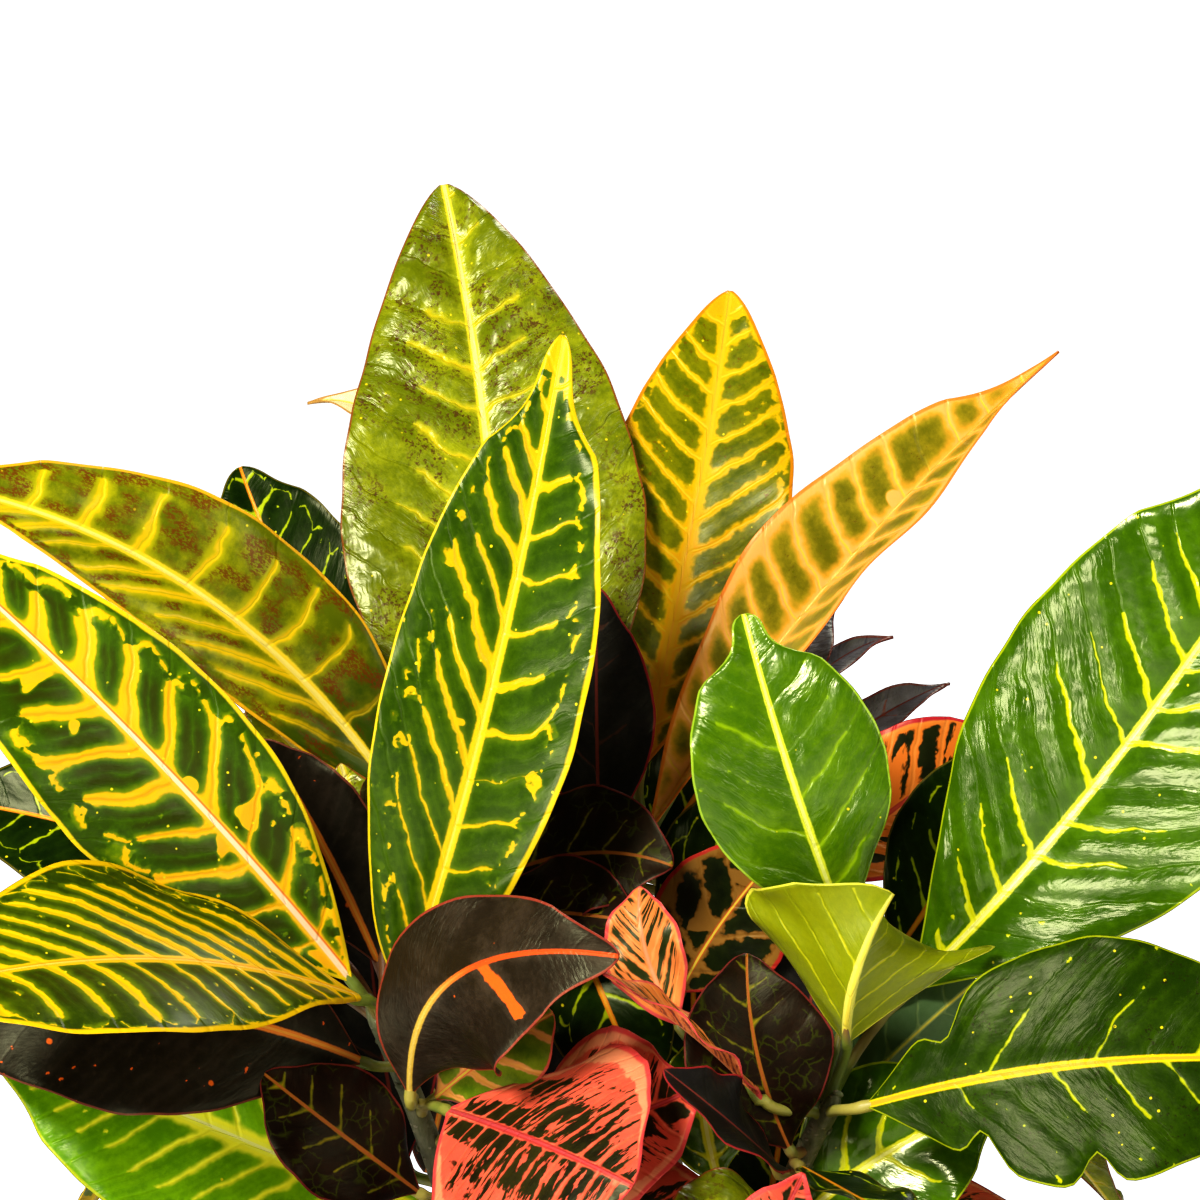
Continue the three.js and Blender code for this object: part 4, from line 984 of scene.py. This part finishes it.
def bladeMesh(entry, material):
    form = {**bladeForm, **bladeForms.get(entry["look"], {}), **entry}
    dice = np.random.default_rng(seedOf["leaves"] + entry["order"])
    steps = np.diff(midrib(entry, np.linspace(0, 1, 40))[0], axis=0)
    t, v = bladeGrid(form, np.linalg.norm(steps, axis=1).sum())

    # the margin runs a little unevenly
    beats = dice.uniform(0, 2 * math.pi, 4)
    uneven = 1 + form["edgeRagged"] * (np.sin(31 * t + beats[0] + v * 2) + np.sin(57 * t + beats[1]))
    reach = halfWidth(entry, t, np.sign(v)) * uneven
    middle = bladeSurface(entry, t, v, reach)
    steps = np.linalg.norm(np.diff(middle[:, v.shape[1] // 2], axis=0), axis=1)
    along = np.broadcast_to(np.concatenate([[0], np.cumsum(steps)])[:, None], t.shape)
    across = v * reach
    face = unit(np.cross(np.gradient(middle, axis=1), np.gradient(middle, axis=0)))
    order, gaps = veinOrder(form, dice, along, across, entry["width"] / 2)
    lift = bladeLift(form, dice, beats, t, v, across, order)

    # the midrib stands up a little above and well below
    rib = np.exp(-(across / form["ribWidth"]) ** 2) * (1 - 0.7 * t)
    half = form["thickness"] / 2 * (1 - 0.4 * np.abs(v) ** 6)
    top = middle + face * (lift + half + form["ribLift"] * rib)[..., None]
    low = middle + face * (lift - half - form["ribKeel"] * rib)[..., None]
    edge = middle + face * lift[..., None]
    outLeft = unit(middle[:, 0] - middle[:, 1]) * form["thickness"] * 0.35
    outRight = unit(middle[:, -1] - middle[:, -2]) * form["thickness"] * 0.35
    rings = np.concatenate([top, (edge[:, -1] + outRight)[:, None], low[:, ::-1],
                            (edge[:, 0] + outLeft)[:, None]], axis=1)
    faces = ringFaces(*rings.shape[:2], v.shape[1])
    mesh = meshFrom("leaf_" + entry["name"], rings.reshape(-1, 3), faces, material)

    upper = np.zeros(rings.shape[:2])
    upper[:, :v.shape[1] + 1] = 1
    seed = np.full(upper.shape, entry["order"] * 41.0)
    store(mesh, "bladePlace", ringed(across), ringed(along), seed)
    store(mesh, "veinPlace", ringed(order), ringed(np.abs(v)), ringed(gaps))
    store(mesh, "bladeReach", ringed(reach), ringed(t), upper)
    return mesh


def store(mesh, name, *values):
    block = np.stack(values, axis=-1).reshape(-1)
    mesh.attributes.new(name, "FLOAT_VECTOR", "POINT").data.foreach_set("vector", block)


stemNodes = {
    "frontLeft": ("leafy_stem_front_left", "leaf_green"),
    "backLeft": ("leafy_stem_back_left", "leaf_olive"),
    "frontRight": ("leafy_stem_front_right", "leaf_bright"),
    "backRight": ("leafy_stem_back_right", "leaf_gold"),
}
finishes = {name: leafFinish(name) for name in leafLooks}
for entry in leaves:
    addPiece("leaf_" + entry["name"], bladeMesh(entry, finishes[entry["look"]]), *stemNodes[entry["stem"]])
print("leaves made:", len(leaves))

# Stems and petioles follow their curves by geometry nodes

stems = {
    "frontLeft": {"foot": (-20, -26, 95), "rise": (-26, -30, 190), "top": (-66, -127, 30)},
    "backLeft": {"foot": (-24, 20, 95), "rise": (-28, 24, 200), "top": (-28, -71, -22)},
    "frontRight": {"foot": (26, -24, 95), "rise": (34, -30, 190), "top": (68, -154, 55)},
    "backRight": {"foot": (24, 20, 95), "rise": (22, 22, 200), "top": (20, -84, -18)},
}
stemForm = {"footRadius": 5.4, "topRadius": 3.1, "bud": 9, "lean": 10, "Sides": 20, "Knobble": 0.5,
            "Grain": 9, "Scar Gap": 7, "Scar Size": 1.5}
petioleForm = {"rootRadius": 2.6, "slimRadius": 1.6, "radius": 1.8, "endRadius": 0.7, "drop": 0.35,
               "startReach": 0.21, "startLift": 0.14, "endReach": 0.35, "grip": (0.02, 0.05, 0.09, 0.13),
               "Sides": 12, "Knobble": 0.15, "Grain": 7, "Scar Gap": 1000, "Scar Size": 0.0}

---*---

Task prompt: Repeat the listing exactly, from its first line to its last.

Final answer:
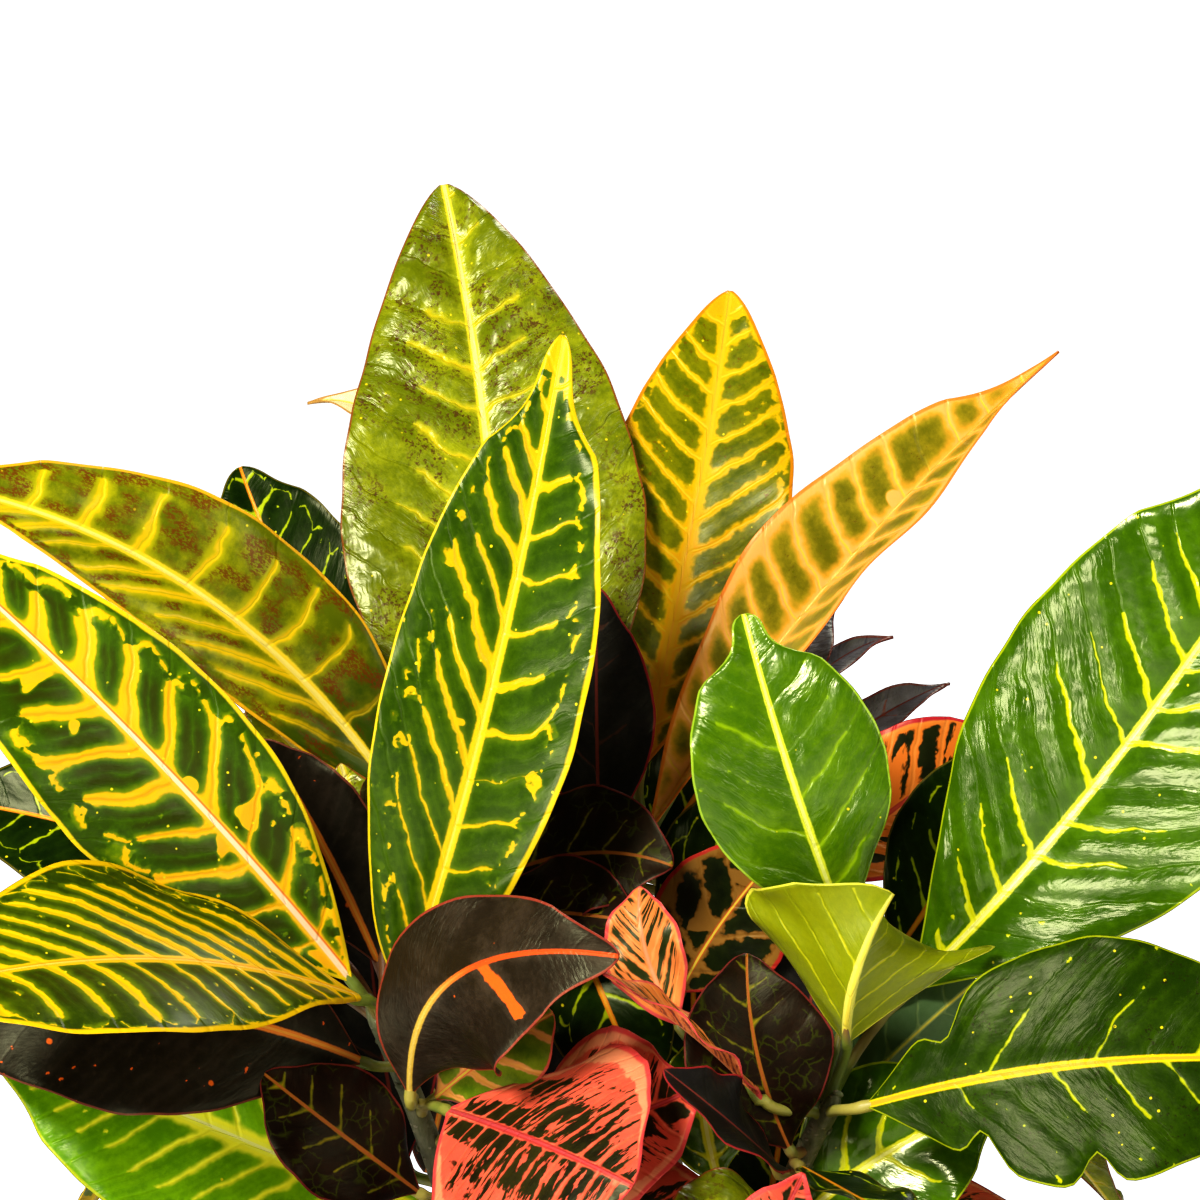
Continue the three.js and Blender code for this object: part 4, from line 984 of scene.py. This part finishes it.
def bladeMesh(entry, material):
    form = {**bladeForm, **bladeForms.get(entry["look"], {}), **entry}
    dice = np.random.default_rng(seedOf["leaves"] + entry["order"])
    steps = np.diff(midrib(entry, np.linspace(0, 1, 40))[0], axis=0)
    t, v = bladeGrid(form, np.linalg.norm(steps, axis=1).sum())

    # the margin runs a little unevenly
    beats = dice.uniform(0, 2 * math.pi, 4)
    uneven = 1 + form["edgeRagged"] * (np.sin(31 * t + beats[0] + v * 2) + np.sin(57 * t + beats[1]))
    reach = halfWidth(entry, t, np.sign(v)) * uneven
    middle = bladeSurface(entry, t, v, reach)
    steps = np.linalg.norm(np.diff(middle[:, v.shape[1] // 2], axis=0), axis=1)
    along = np.broadcast_to(np.concatenate([[0], np.cumsum(steps)])[:, None], t.shape)
    across = v * reach
    face = unit(np.cross(np.gradient(middle, axis=1), np.gradient(middle, axis=0)))
    order, gaps = veinOrder(form, dice, along, across, entry["width"] / 2)
    lift = bladeLift(form, dice, beats, t, v, across, order)

    # the midrib stands up a little above and well below
    rib = np.exp(-(across / form["ribWidth"]) ** 2) * (1 - 0.7 * t)
    half = form["thickness"] / 2 * (1 - 0.4 * np.abs(v) ** 6)
    top = middle + face * (lift + half + form["ribLift"] * rib)[..., None]
    low = middle + face * (lift - half - form["ribKeel"] * rib)[..., None]
    edge = middle + face * lift[..., None]
    outLeft = unit(middle[:, 0] - middle[:, 1]) * form["thickness"] * 0.35
    outRight = unit(middle[:, -1] - middle[:, -2]) * form["thickness"] * 0.35
    rings = np.concatenate([top, (edge[:, -1] + outRight)[:, None], low[:, ::-1],
                            (edge[:, 0] + outLeft)[:, None]], axis=1)
    faces = ringFaces(*rings.shape[:2], v.shape[1])
    mesh = meshFrom("leaf_" + entry["name"], rings.reshape(-1, 3), faces, material)

    upper = np.zeros(rings.shape[:2])
    upper[:, :v.shape[1] + 1] = 1
    seed = np.full(upper.shape, entry["order"] * 41.0)
    store(mesh, "bladePlace", ringed(across), ringed(along), seed)
    store(mesh, "veinPlace", ringed(order), ringed(np.abs(v)), ringed(gaps))
    store(mesh, "bladeReach", ringed(reach), ringed(t), upper)
    return mesh


def store(mesh, name, *values):
    block = np.stack(values, axis=-1).reshape(-1)
    mesh.attributes.new(name, "FLOAT_VECTOR", "POINT").data.foreach_set("vector", block)


stemNodes = {
    "frontLeft": ("leafy_stem_front_left", "leaf_green"),
    "backLeft": ("leafy_stem_back_left", "leaf_olive"),
    "frontRight": ("leafy_stem_front_right", "leaf_bright"),
    "backRight": ("leafy_stem_back_right", "leaf_gold"),
}
finishes = {name: leafFinish(name) for name in leafLooks}
for entry in leaves:
    addPiece("leaf_" + entry["name"], bladeMesh(entry, finishes[entry["look"]]), *stemNodes[entry["stem"]])
print("leaves made:", len(leaves))

# Stems and petioles follow their curves by geometry nodes

stems = {
    "frontLeft": {"foot": (-20, -26, 95), "rise": (-26, -30, 190), "top": (-66, -127, 30)},
    "backLeft": {"foot": (-24, 20, 95), "rise": (-28, 24, 200), "top": (-28, -71, -22)},
    "frontRight": {"foot": (26, -24, 95), "rise": (34, -30, 190), "top": (68, -154, 55)},
    "backRight": {"foot": (24, 20, 95), "rise": (22, 22, 200), "top": (20, -84, -18)},
}
stemForm = {"footRadius": 5.4, "topRadius": 3.1, "bud": 9, "lean": 10, "Sides": 20, "Knobble": 0.5,
            "Grain": 9, "Scar Gap": 7, "Scar Size": 1.5}
petioleForm = {"rootRadius": 2.6, "slimRadius": 1.6, "radius": 1.8, "endRadius": 0.7, "drop": 0.35,
               "startReach": 0.21, "startLift": 0.14, "endReach": 0.35, "grip": (0.02, 0.05, 0.09, 0.13),
               "Sides": 12, "Knobble": 0.15, "Grain": 7, "Scar Gap": 1000, "Scar Size": 0.0}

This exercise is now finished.